What is publicly known about the legal reasoning
The core legal question was Amazon's lawful basis under Article 6(1) for processing personal data to deliver personalised advertising. Amazon had argued that its processing for advertising purposes was either necessary for the performance of the contract under Article 6(1)(b) or supported by its legitimate interests under Article 6(1)(f). On the publicly available record, the CNPD concluded that neither basis was tenable on the facts. Behavioural advertising processing of the kind Amazon undertook was not strictly necessary to perform the underlying retail contract with the customer, and the data subject's fundamental-rights interests in not being profiled outweighed Amazon's commercial interest in personalisation. That conclusion, if upheld on appeal, would mean Amazon required affirmative Article 6(1)(a) consent for the relevant processing.
The CNPD's analysis is consistent with the European Data Protection Board's Guidelines 8/2020 on the targeting of social media users and with subsequent EDPB Binding Decisions in the Meta cases (December 2022) that rejected Article 6(1)(b) as a basis for personalised-advertising processing on Facebook and Instagram. The Amazon decision predates those Meta findings but reaches the same structural conclusion: consent is the only viable lawful basis for behavioural-ad processing of personal data in normal commercial contexts.

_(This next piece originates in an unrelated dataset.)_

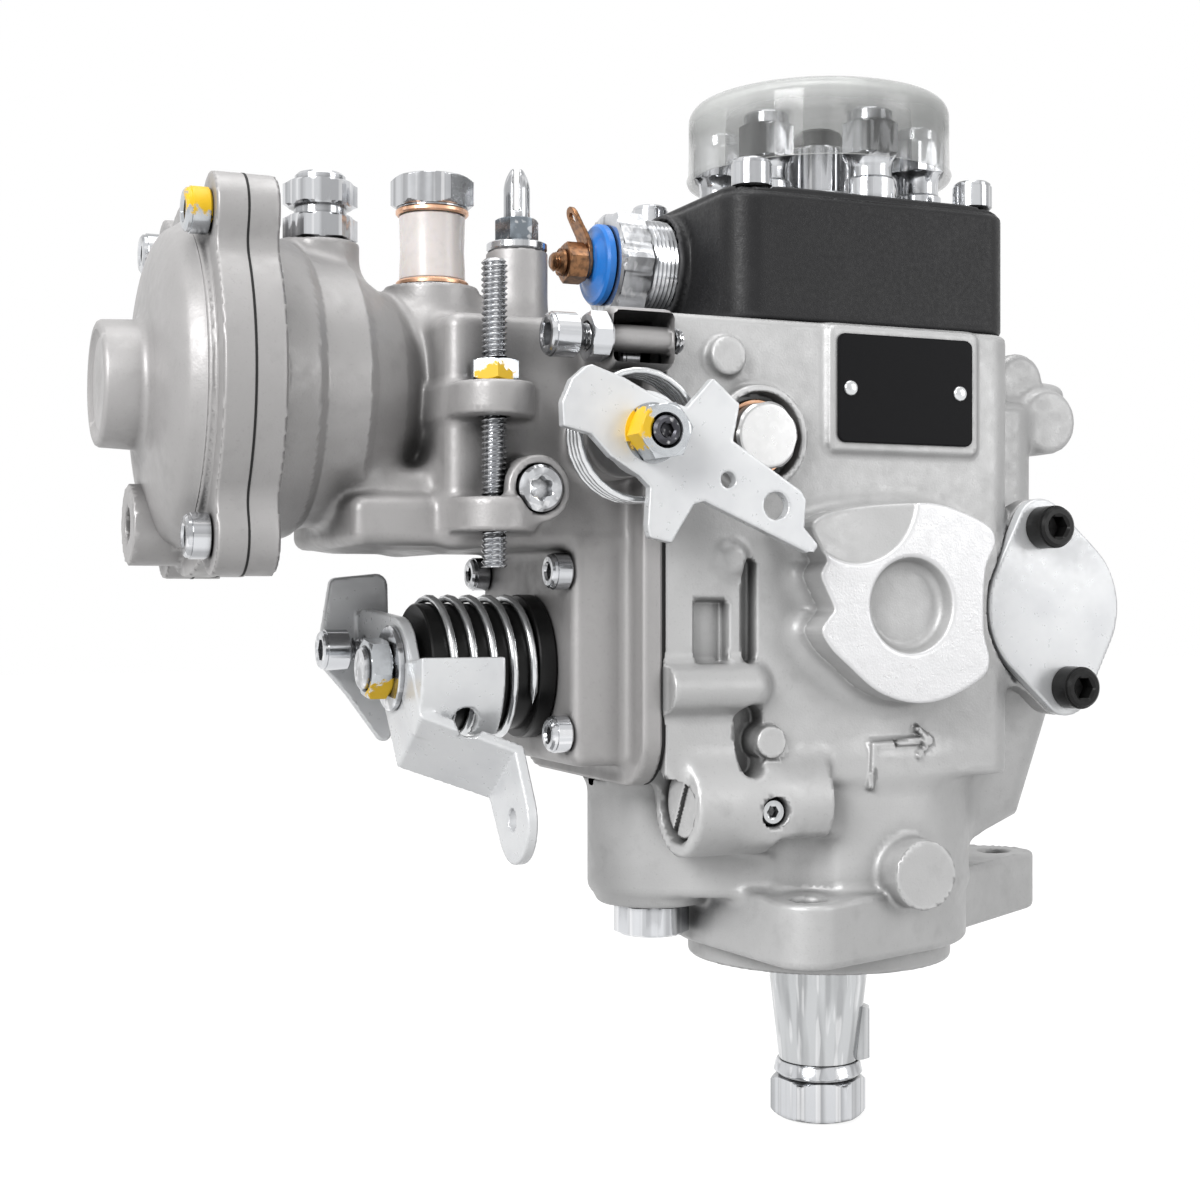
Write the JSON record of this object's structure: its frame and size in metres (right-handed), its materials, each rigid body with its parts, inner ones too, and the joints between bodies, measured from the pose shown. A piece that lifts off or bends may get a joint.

Why the fine was this size
Article 83(5) GDPR provides a maximum administrative fine of €20 million or 4% of total worldwide annual turnover for upper-tier infringements (including infringements of Article 6 lawful-basis requirements). Amazon's global net sales in 2020 were approximately US$386 billion, which puts the 4% statutory ceiling for the relevant undertaking in the region of €14 billion. The €746 million fine is therefore in the upper-middle band of what Article 83(2) factors might support, given the scale of the processing and the number of EU data subjects affected.

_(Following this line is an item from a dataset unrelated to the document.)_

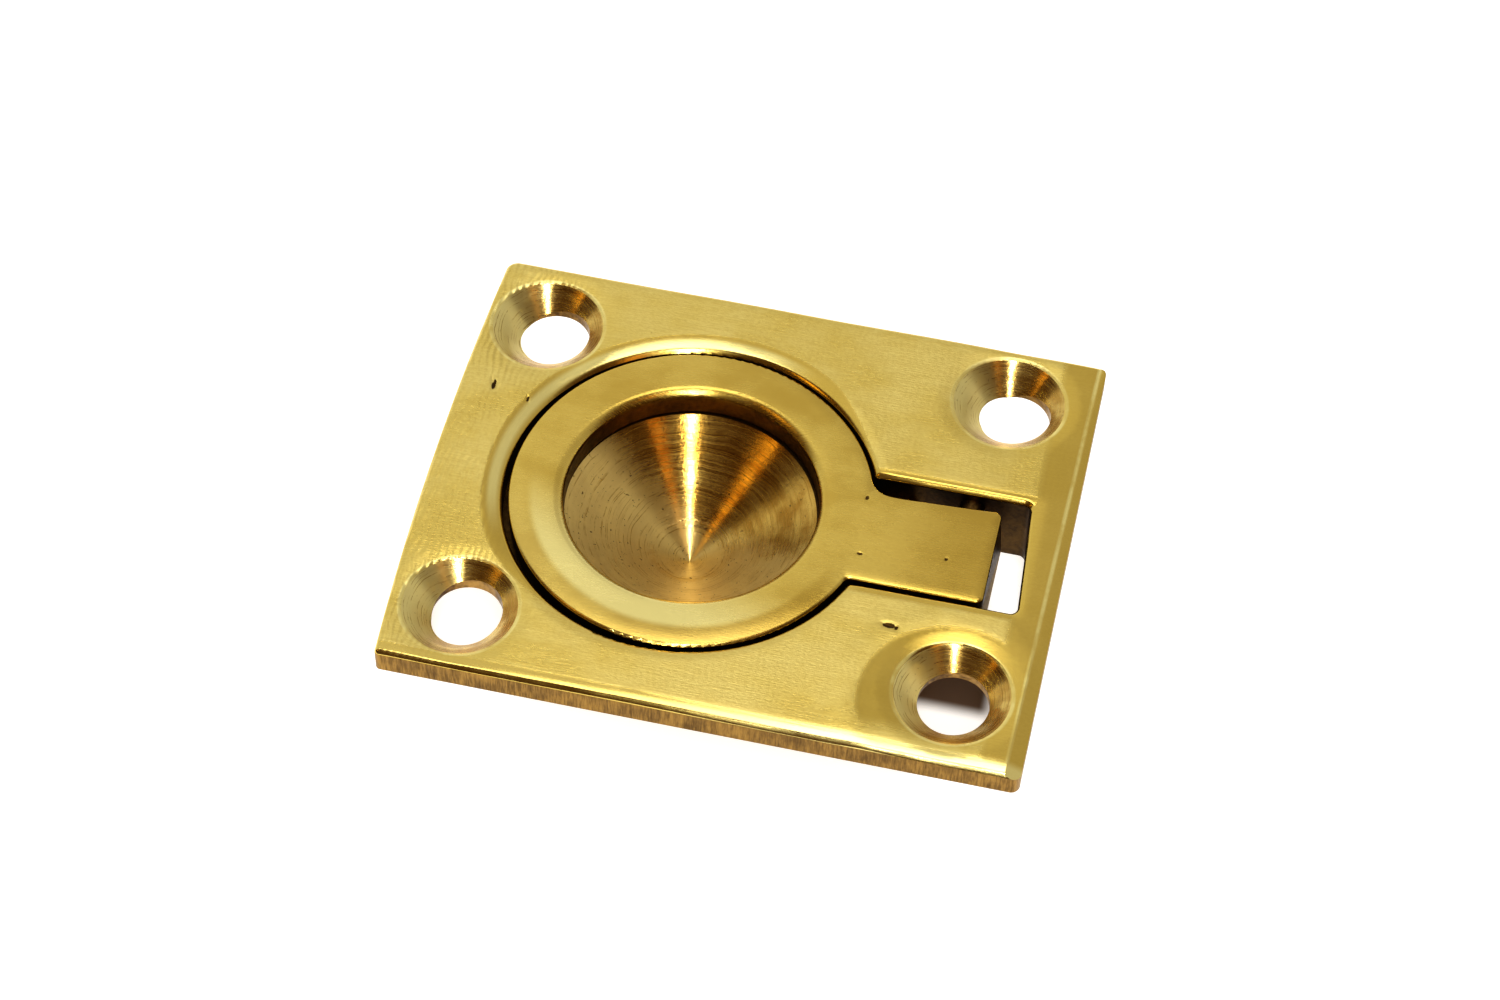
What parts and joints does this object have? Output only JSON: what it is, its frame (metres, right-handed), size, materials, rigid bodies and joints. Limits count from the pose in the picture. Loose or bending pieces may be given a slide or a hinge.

Without access to the full decision, the CNPD's specific Article 83(2) weighting is not on the public record. Inference from the fine size and contemporary EDPB guidance suggests the CNPD treated as aggravating factors the systematic and large-scale nature of the processing, the central role of behavioural advertising in Amazon's business model, the duration of the alleged infringement (continuing from May 2018 onwards), and the failure to revisit the lawful-basis position in response to evolving DPA guidance. Likely mitigating factors would include the absence of any actual data breach, the quality of Amazon's data-protection governance, and cooperation with the regulator during the investigation.

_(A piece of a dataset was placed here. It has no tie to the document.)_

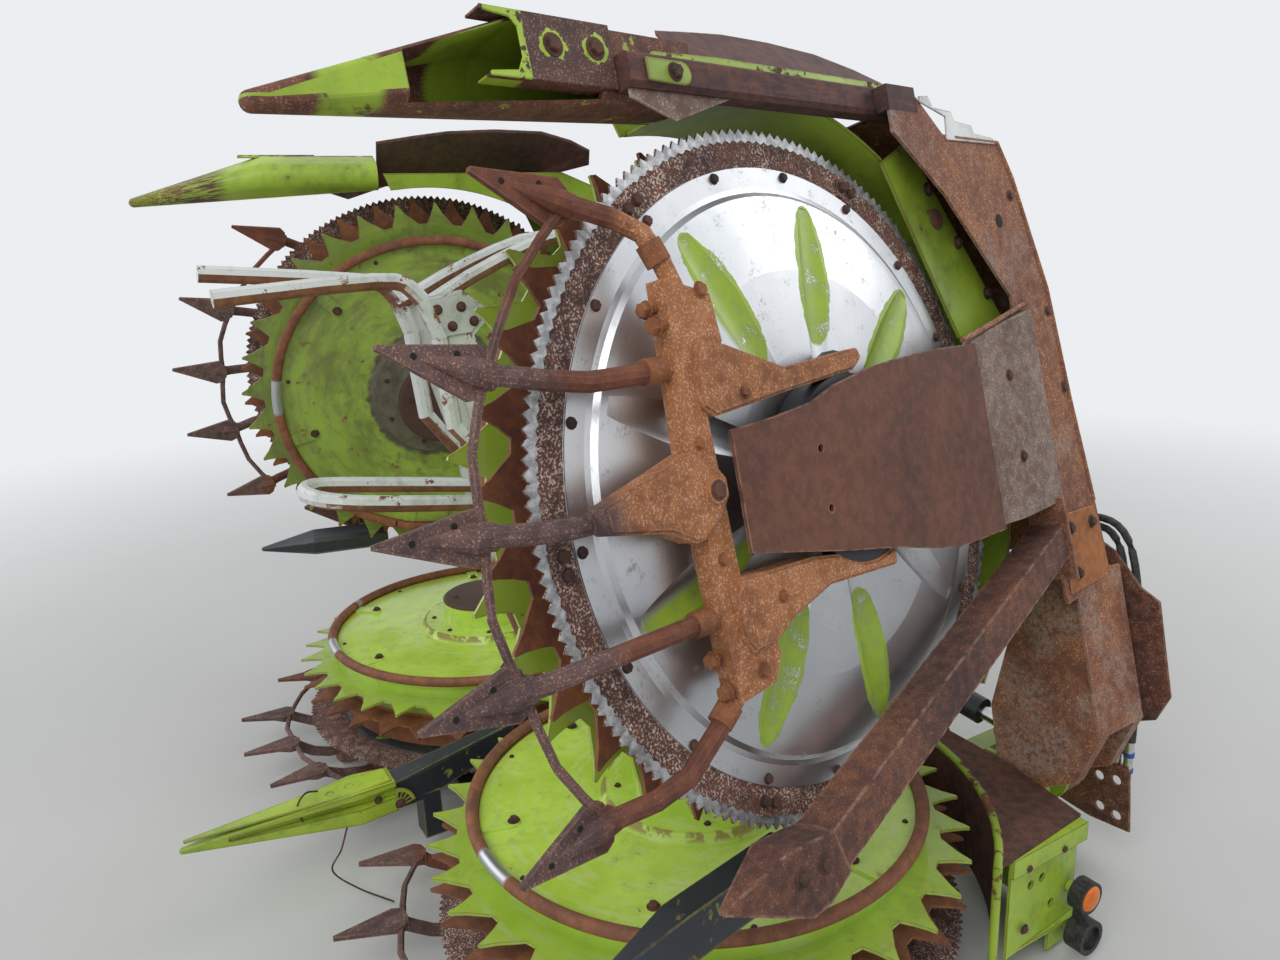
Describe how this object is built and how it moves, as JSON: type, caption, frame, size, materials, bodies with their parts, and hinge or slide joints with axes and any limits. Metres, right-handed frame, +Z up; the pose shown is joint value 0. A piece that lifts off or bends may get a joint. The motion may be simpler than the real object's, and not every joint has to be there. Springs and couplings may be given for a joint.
{
  "type": "folding rotary crop header of a forage harvester",
  "caption": "Wide folding header with toothed feed rotors over zigzag knife discs, parked with both wings folded up.",
  "frame": {"origin": "on the floor, midway between the axes of the two middle rotors", "axes": "+X towards the left side of travel, +Y from the crop side to the harvester, +Z up"},
  "size_m": [3.1994, 2.4998, 2.3383],
  "materials": {
    "green_paint": "worn gloss",
    "rusty_sheet": "rusted",
    "rusty_casting": "rusted",
    "bare_steel": "worn bright",
    "bright_steel": "polished",
    "slate_paint": "worn matt",
    "white_paint": "worn gloss",
    "hose_rubber": "matt"
  },
  "bodies": {
    "frame": {"main_frame": "green_paint", "coupling_frame": "green_paint", "guide_cl": "rusty_sheet", "guide_cr": "rusty_sheet", "end_box_l": "green_paint", "end_box_r": "green_paint", "gearbox_cl": "slate_paint", "gearbox_cr": "slate_paint", "skid_cl": "rusty_sheet", "skid_cr": "rusty_sheet", "fingers_cl": "rusty_casting", "fingers_cr": "rusty_casting", "divider_carrier": "slate_paint", "divider_nose": "green_paint", "guide_bars": "white_paint", "rear_guard_l": "rusty_sheet", "rear_guard_r": "rusty_sheet", "hoses": "hose_rubber", "couplings": "bright_steel", "drive_box": "slate_paint", "end_roller_l": "hose_rubber", "end_roller_r": "hose_rubber", "lock_socket_l": "green_paint", "lock_socket_r": "green_paint"},
    "rotor_cl": {"rotor_cl": "green_paint"},
    "rotor_cr": {"rotor_cr": "green_paint"},
    "knives_cl": {"knives_cl": "bare_steel"},
    "knives_cr": {"knives_cr": "bare_steel"},
    "drum_l": {"feed_drum_l": "rusty_sheet"},
    "drum_r": {"feed_drum_r": "rusty_sheet"},
    "wing_l": {"frame_wl": "rusty_sheet", "guide_wl": "green_paint", "gearbox_wl": "slate_paint", "skid_wl": "rusty_sheet", "fingers_wl": "rusty_casting", "brace_wl": "rusty_sheet", "outer_divider_l": "rusty_sheet", "inner_divider_l": "slate_paint", "shield_l": "rusty_sheet"},
    "wing_r": {"frame_wr": "rusty_sheet", "guide_wr": "green_paint", "gearbox_wr": "slate_paint", "skid_wr": "rusty_sheet", "fingers_wr": "rusty_casting", "brace_wr": "rusty_sheet", "outer_divider_r": "rusty_sheet", "inner_divider_r": "slate_paint", "shield_r": "rusty_sheet"},
    "rotor_wl": {"rotor_wl": "green_paint"},
    "rotor_wr": {"rotor_wr": "green_paint"},
    "knives_wl": {"knives_wl": "bare_steel"},
    "knives_wr": {"knives_wr": "bare_steel"},
    "barrel_l": {"barrel_l": "slate_paint"},
    "barrel_r": {"barrel_r": "slate_paint"},
    "rod_l": {"rod_l": "bright_steel"},
    "rod_r": {"rod_r": "bright_steel"}
  },
  "joints": [
    {"name": "fold_l", "type": "hinge", "parent": "frame", "child": "wing_l", "pos_m": [1.2335, 0, 0.373], "axis": [-0.0992, 0.9917, -0.0814], "range_deg": [0, 104]},
    {"name": "fold_r", "type": "hinge", "parent": "frame", "child": "wing_r", "pos_m": [-1.2335, 0, 0.373], "axis": [-0.0992, -0.9917, 0.0814], "range_deg": [0, 104]},
    {"name": "spin_rotor_cl", "type": "hinge", "parent": "frame", "child": "rotor_cl", "pos_m": [0.75, 0, 0.15], "axis": [0, 0, 1], "continuous": true},
    {"name": "spin_knives_cl", "type": "hinge", "parent": "frame", "child": "knives_cl", "pos_m": [0.75, 0, 0.15], "axis": [0, 0, 1], "continuous": true},
    {"name": "spin_drum_l", "type": "hinge", "parent": "frame", "child": "drum_l", "pos_m": [0.245, 0.85, 0.13], "axis": [0, 0, 1], "continuous": true},
    {"name": "spin_rotor_wl", "type": "hinge", "parent": "wing_l", "child": "rotor_wl", "pos_m": [1.21235, -0.00003, 1.41346], "axis": [-0.9522, -0.1965, -0.2337], "continuous": true},
    {"name": "spin_knives_wl", "type": "hinge", "parent": "wing_l", "child": "knives_wl", "pos_m": [1.21235, -0.00003, 1.41346], "axis": [-0.9522, -0.1965, -0.2337], "continuous": true},
    {"name": "spin_rotor_cr", "type": "hinge", "parent": "frame", "child": "rotor_cr", "pos_m": [-0.75, 0, 0.15], "axis": [0, 0, 1], "continuous": true},
    {"name": "spin_knives_cr", "type": "hinge", "parent": "frame", "child": "knives_cr", "pos_m": [-0.75, 0, 0.15], "axis": [0, 0, 1], "continuous": true},
    {"name": "spin_drum_r", "type": "hinge", "parent": "frame", "child": "drum_r", "pos_m": [-0.245, 0.85, 0.13], "axis": [0, 0, 1], "continuous": true},
    {"name": "spin_rotor_wr", "type": "hinge", "parent": "wing_r", "child": "rotor_wr", "pos_m": [-1.21235, -0.00003, 1.41346], "axis": [-0.9522, 0.1965, 0.2337], "continuous": true},
    {"name": "spin_knives_wr", "type": "hinge", "parent": "wing_r", "child": "knives_wr", "pos_m": [-1.21235, -0.00003, 1.41346], "axis": [-0.9522, 0.1965, 0.2337], "continuous": true},
    {"name": "swing_barrel_l", "type": "hinge", "parent": "frame", "child": "barrel_l", "pos_m": [0.54777, 0.94398, 0.48915], "axis": [-0.0992, 0.9917, -0.0814], "range_deg": [-0.5, 2.19]},
    {"name": "stroke_l", "type": "slide", "parent": "barrel_l", "child": "rod_l", "axis": [0.9854, 0.0865, -0.1465], "range_m": [-0.002, 0.2535]},
    {"name": "swing_barrel_r", "type": "hinge", "parent": "frame", "child": "barrel_r", "pos_m": [-0.54777, 0.94398, 0.48915], "axis": [-0.0992, -0.9917, 0.0814], "range_deg": [-0.5, 2.19]},
    {"name": "stroke_r", "type": "slide", "parent": "barrel_r", "child": "rod_r", "axis": [-0.9854, 0.0865, -0.1465], "range_m": [-0.002, 0.2535]}
  ],
  "couplings": [
    {"joint": "swing_barrel_l", "follows": "fold_l", "ratio": 0.016282},
    {"joint": "stroke_l", "follows": "fold_l", "m_per_rad": 0.13857},
    {"joint": "swing_barrel_r", "follows": "fold_r", "ratio": 0.016282},
    {"joint": "stroke_r", "follows": "fold_r", "m_per_rad": 0.13857}
  ]
}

Operational orders and Amazon's response
The CNPD decision also imposed operational corrective orders requiring Amazon to bring its advertising-related processing into compliance. Amazon publicly stated that it disagreed strongly with the decision, that it considered its data-handling practices appropriate, and that no data breach was alleged. Amazon implemented revisions to its EU consent and personalisation interfaces over the course of 2021-2023 in response both to the CNPD decision and to broader regulatory trajectory (including the CNIL Google Analytics rulings and the Meta EDPB binding decisions).
Appeal status
Amazon appealed the CNPD decision to the Luxembourg administrative tribunal. As of April 2026 the appeal has not been resolved. Luxembourg administrative proceedings can run for several years, and any final-instance judgment could be subject to appeal to the Conseil d'État of Luxembourg, with further potential preliminary references to the Court of Justice of the European Union on points of EU law. The fine therefore remains on this register as under appeal. Should the decision be upheld in substance, the €746 million figure (or any amount left after appeal-stage reduction) becomes payable; should it be vacated, no fine is due. Should the decision be reduced rather than vacated, the register entry will be updated to reduced on appeal with the new amount and date.
Why the case matters
Three threads make the Amazon CNPD case important beyond its size. First, it was the first GDPR decision to push a fine into the hundreds of millions, normalising the idea that the upper-tier €20 million absolute cap is a floor rather than a ceiling for the largest controllers. Second, it foreshadowed the EDPB's 2022 Meta binding decisions on contract-as-lawful-basis for personalised advertising: the legal reasoning the CNPD relied on (consent required for behavioural ad processing) became consensus EDPB doctrine within 18 months. Third, the case illustrates the limits of public scrutiny when DPAs decline to publish reasoning during appeals. Practitioners must work from inferences and SEC filings rather than the formal decision, which limits the precedential value of an otherwise headline ruling.
For comparator purposes, the Amazon fine sits alongside the Meta €1.2 billion fine (different DPA, different legal question), the WhatsApp €225 million fine (transparency), the Google €90 million CNIL fine (cookies UX), and the various CNIL ad-tech fines of 2022-2024. The cluster of advertising-and-consent fines that began with this CNPD decision now totals over €3 billion in disclosed amounts across the EU. The era when ad-tech compliance was a back-burner issue ended on 30 July 2021 when Amazon's 10-Q filing reached the wire.